March 4th, 2005
Introduction:
This page provides patches and packages allowing the support of NFS (v2, v3 and v4) over IPv6. This includes :
- kernel patches to provide the support of IPv6 in the sunrpc code and in the NFS client and server code,
- a new TI-RPC (Transport Independent RPC) library and a rpcbind portmapper to allow the support of protocols other than the INET udp/tcp protocols by the user RPC implementation,
- user patches over the nfs-utils and util-linux packages to provide the support of IPv6 in the NFS user commands and daemons.
The current kernel patches are over a linux-2.6.9 kernel release on which the CITI's patches and the Chuck Lever's transport switch patches have been applied (see below).
The TI-RPC library and the rpcbind command have been ported from FreeBSD, and are currently provided as standalone packaging. The question of knowing how these new libraries and command could be delivered is open (standalone packaging, included in other packagings,...).
Note Well:
- The following patches and packages have not been fully tested. Please report problems to Gilles Quillard.
- The support of IPv6 has been achieved as recommended in the books, i.e. NFS code is now full IPv6 and IPv6 structures are used to carry both IPv4 and IPv6 addresses (the IPv4 adresses are "mapped" into IPv6 addresses). This method requires a kernel built with IPv6 (even if NFS is used only on an IPv4 network). This seems unacceptable for many people. A solution is to keep the current processing for the kernel not built with IPv6 enabled (using #ifdef CONFIG_IPV6 paterns); but this conplicates the maintainability and is not agreed by everybody. So, a new implementation is currently studied.

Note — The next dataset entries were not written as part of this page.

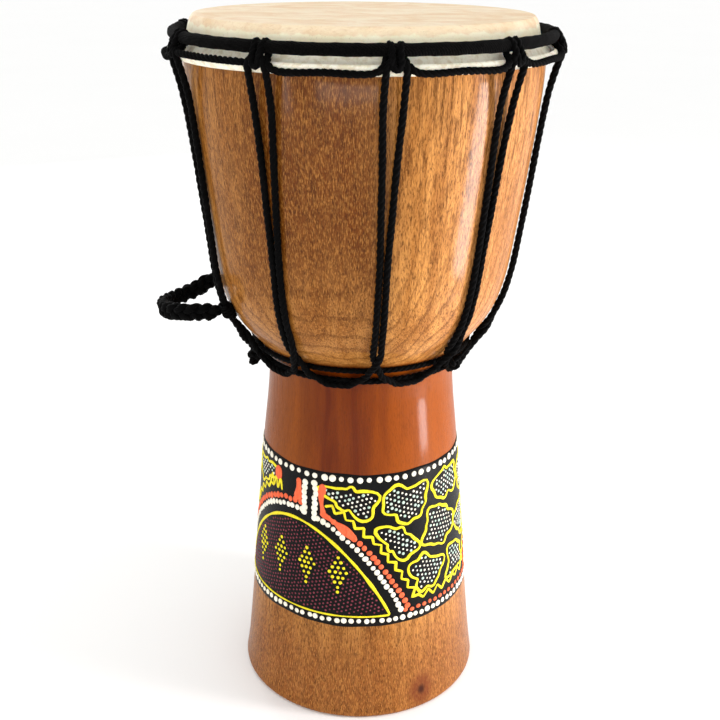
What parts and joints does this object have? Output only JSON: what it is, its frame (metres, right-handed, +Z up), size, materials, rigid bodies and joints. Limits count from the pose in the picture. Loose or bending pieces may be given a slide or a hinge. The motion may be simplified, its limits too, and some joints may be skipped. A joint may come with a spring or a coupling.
{
  "type": "djembe",
  "caption": "Small rope-tuned goblet drum: turned hardwood shell, goatskin head, corded crown ring, laced tension cord, painted band and a plaited side handle.",
  "frame": {"origin": "middle of the foot, on the surface the drum stands on", "axes": "+Z up the drum's axis to the playing head; -Y is the front, with the plaited handle on the -X side"},
  "size_m": [0.1676, 0.1612, 0.3],
  "materials": {
    "hardwood": "clear varnish over turned mahogany-coloured wood, stained warmer at the neck, with a painted band",
    "goatskin": "stretched rawhide, cream, slightly translucent",
    "iron": "plain iron wire",
    "black_cloth": "black cotton tape",
    "black_cord": "twisted black polyester cord"
  },
  "bodies": {
    "drum": {"shell": "hardwood", "drum_skin": "goatskin", "flesh_hoop": "iron", "crown_ring": "iron", "crown_ring_binding": "black_cloth", "crown_loop_cord": "black_cord", "crown_loop_knot": "black_cord", "tension_cord": "black_cord", "tension_cord_knot": "black_cord", "neck_ring_rope": "black_cord", "neck_tie_cord": "black_cord", "neck_tie_knot": "black_cord", "handle_lashing_front": "black_cord", "handle_lashing_rear": "black_cord"},
    "handle": {"handle_plait": "black_cord"}
  },
  "joints": [
    {"name": "handle_swing", "type": "hinge", "parent": "drum", "child": "handle", "pos_m": [-0.05996, -0.00659, 0.1855], "axis": [-0.1394, 0.9873, 0.0764], "range_deg": [-55, 43], "stiffness_Nm_per_rad": 0.008}
  ]
}
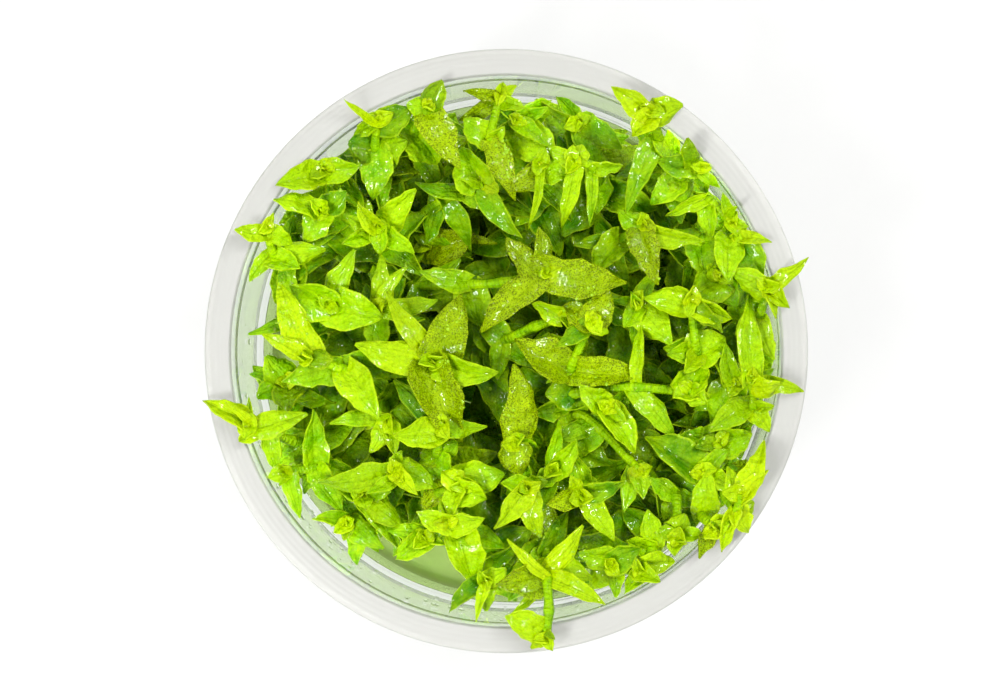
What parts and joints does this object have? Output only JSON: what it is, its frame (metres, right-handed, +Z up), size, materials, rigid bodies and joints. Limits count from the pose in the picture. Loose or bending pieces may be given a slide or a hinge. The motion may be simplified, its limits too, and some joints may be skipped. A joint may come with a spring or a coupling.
{
  "type": "tissue culture plant cup",
  "caption": "Clear round cup with a flat rim, holding a bed of nutrient gel and a dense tuft of small pointed-leaf aquarium plantlets.",
  "frame": {"origin": "centre of the cup's flat base", "axes": "+Z up out of the cup's mouth; +X to the right and +Y to the top of the picture, which looks straight down"},
  "size_m": [0.1, 0.1, 0.0554],
  "materials": {
    "cup_plastic": "clear moulded polypropylene, satin on the rim",
    "gel": "wet translucent agar gel",
    "leaf": "thin lime green leaf and stem, moist and faintly glossy"
  },
  "bodies": {
    "root": {"cup": "cup_plastic", "nutrient_gel": "gel", "shoot_01": "leaf", "shoot_02": "leaf", "shoot_03": "leaf", "shoot_04": "leaf", "shoot_05": "leaf", "shoot_06": "leaf", "shoot_07": "leaf", "shoot_08": "leaf", "shoot_09": "leaf", "shoot_10": "leaf", "shoot_11": "leaf", "shoot_12": "leaf", "shoot_13": "leaf", "shoot_14": "leaf", "shoot_15": "leaf", "shoot_16": "leaf", "shoot_17": "leaf", "shoot_18": "leaf", "shoot_19": "leaf", "shoot_20": "leaf", "shoot_21": "leaf", "shoot_22": "leaf", "shoot_23": "leaf", "shoot_24": "leaf", "shoot_25": "leaf", "shoot_26": "leaf", "shoot_27": "leaf", "shoot_28": "leaf", "shoot_29": "leaf", "shoot_30": "leaf", "shoot_31": "leaf", "shoot_32": "leaf", "shoot_33": "leaf", "shoot_34": "leaf", "shoot_35": "leaf", "shoot_36": "leaf", "shoot_37": "leaf", "shoot_38": "leaf", "shoot_39": "leaf", "shoot_40": "leaf", "shoot_41": "leaf", "shoot_42": "leaf", "shoot_43": "leaf", "shoot_44": "leaf", "shoot_45": "leaf", "shoot_46": "leaf", "shoot_47": "leaf", "shoot_48": "leaf", "shoot_49": "leaf", "shoot_50": "leaf", "shoot_51": "leaf", "shoot_52": "leaf", "shoot_53": "leaf", "shoot_54": "leaf", "shoot_55": "leaf", "shoot_56": "leaf", "shoot_57": "leaf", "shoot_58": "leaf"}
  },
  "joints": []
}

Download and installation:
The kernel patches are available either in separate patches:
linux-2.6.9-cel5-gq-01.patch
linux-2.6.9-cel5-gq-02.patch
linux-2.6.9-cel5-gq-03.patch
linux-2.6.9-cel5-gq-04.patch
linux-2.6.9-cel5-gq-05.patch
linux-2.6.9-cel5-gq-06.patch
linux-2.6.9-cel5-gq-07.patch
linux-2.6.9-cel5-gq-08.patch
or in a cumulative patch:
linux-2.6.9-cel5-gq-ALL.patch
The kernel patches have to be applied over a linux-2.6.9 on which the CITI's patches and the Chuck Lever's patches, providing the support of advanced transport technologies, have been applied in the following order:
linux-2.6.9.tar.bz2
01-trond-NFS_ALL.patch
02-CITI-NFS4_ALL.patch
CEL-NFS_ALL.patch
supplemental1.patch
supplemental2.patch
supplemental3.patch
supplemental4.patch
supplemental5.patch
Refer to the Chuck Lever's Release Notes for more information about these patches.
For the user part,
libtirpc-0.1.5.tar.bz2
rpcbind-0.1.4.tar.bz2
util-linux-2.12-3-gq-02.patch
nfs-utils-1.0.6-23-gq-02.patch
The libtirpc and rpcbind packages provide respectively the TI-RPC
library and the rpcbind/rpcinfo commands. To install them, unpack the
tar files, and follow the instructions in the INSTALL file.
The util-linux-2.12-2-gq-02.patch patch has to be applied over
util-linux-2.12 on which the
CITI's patches have been applied.
util-linux-2.12.tar.gz
util-linux-2.12-CITI_NFS4_ALL-3.dif
The nfs-utils-1.0.6-23-gq-02.dif patch has to be applied over nfs-utils-1.0.6 on which the CITI's patches have been applied.
nfs-utils-1.0.6.tar.gz
nfs-utils-1.0.6-CITI_NFS4_ALL-23.dif
Tests done:
- Functional tests have be run including :
- export of filesystem using IPv4 and IPv6 addresses
- mount, ls, read/write data, umount of filesystems using IPv4 and IPv6 addresses
- Robustness tests have been run using fsstress (run 5 hours, then a problem of missing memory occurred : a problem of memory not de-allocated has to be fixed).
- Performances tests (using iozone) have be run showing that there is no significant performance regressions.
- Interoperability tests have been done with an AIX 5 and a Solaris 5.10 (i386, pre-release)
(connectathon 2004 tests have been run)
- modified linux client / AIX server :
- mounting NFSv2/v3 filesystems with IPv4 : OK
- mounting NFSv4 filesystems with IPv4 and IPv6 : OK
- modified linux client / Solaris server :
- mounting NFSv2/v3/v4 filesystems with IPv4 and IPv6 : OK
- AIX client / modified Linux server :
- mounting NFSv2/v3 filesystems with IPv4 : OK
- mounting NFSv4 filesystems with IPv4 and IPv6 : OK
- Solaris client / modified Linux server :
- mounting NFSv2/v3/v4 filesystems with IPv4 and IPv6 : OK
More complete tests have to be run including fsstress and iozone tests.